Madagascar : Gemfields bloqué par le Président Rajoelina

Ainsi, cette même société Gemfields serait maintenant devenue un partenaire en matière de lutte contre la corruption de l'Agence britannique anti-criminalité (NCA) ? Gemfields dispose à Madagascar d’une quinzaine de licences à la suite de l’acquisition début 2008 d’une société locale appelée « Oriental Mining ». Pourtant ils n’ont aucun gisement en exploitation. En fait, tout à été gelé lors de la transition par Andry Rajoelina, aujourd’hui Président de la République de Madagascar, alors Président de la transition.

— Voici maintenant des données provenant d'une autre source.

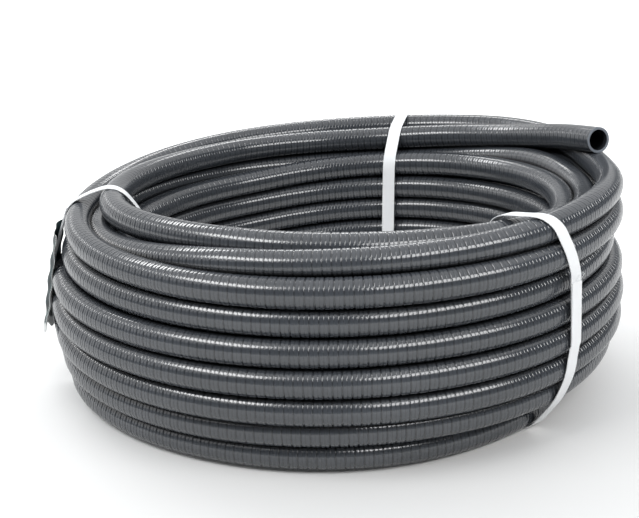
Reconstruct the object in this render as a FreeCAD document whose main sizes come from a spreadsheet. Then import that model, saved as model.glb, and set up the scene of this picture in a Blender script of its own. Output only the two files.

Lorsqu'il est élu en 2018, Andry Rajoelina missionne son gouvernement avec l'élaboration d'un nouveau code minier, permettant entre autre chose d'armer le pays en matière de transparence et de lutte contre la corruption. Jusqu'à son adoption les affaires de Gemfields étaient bloquées à Madagascar.

Le gouvernement de Madagascar a mené une politique de lutte contre la corruption dès le début du mandat du Président, mesures qui commencent à porter leurs fruits. Parmi ces résultats, en novembre 2022, l’Agence américaine MCC (Millennium Challenge Corporation) – reconnaissait les progrès marquants du gouvernement en classant Madagascar parmi les pays qui conduisent une politique efficace de lutte contre la corruption. Le nouveau code minier en est une pierre angulaire. Permettra-t-il de préserver la Grande Île du précédent au Mozambique ? Beaucoup le pensent sans pour autant être naïfs face à cette industrie qui ne connaît plus de limites, jusqu’à se hisser au premier cercle de la Présidence malgré la rigidité de l’Etat face à de tels principes. En tout cas, le 14 Août dernier, le Président de Madagascar a limogé sa directrice de cabinet dès que le soupçon d'un tentative de corruption a surgi. Le signal paraît clair de sa part et s'adresse à tous les acteurs des secteurs économiques « sensibles à la collusion » en général.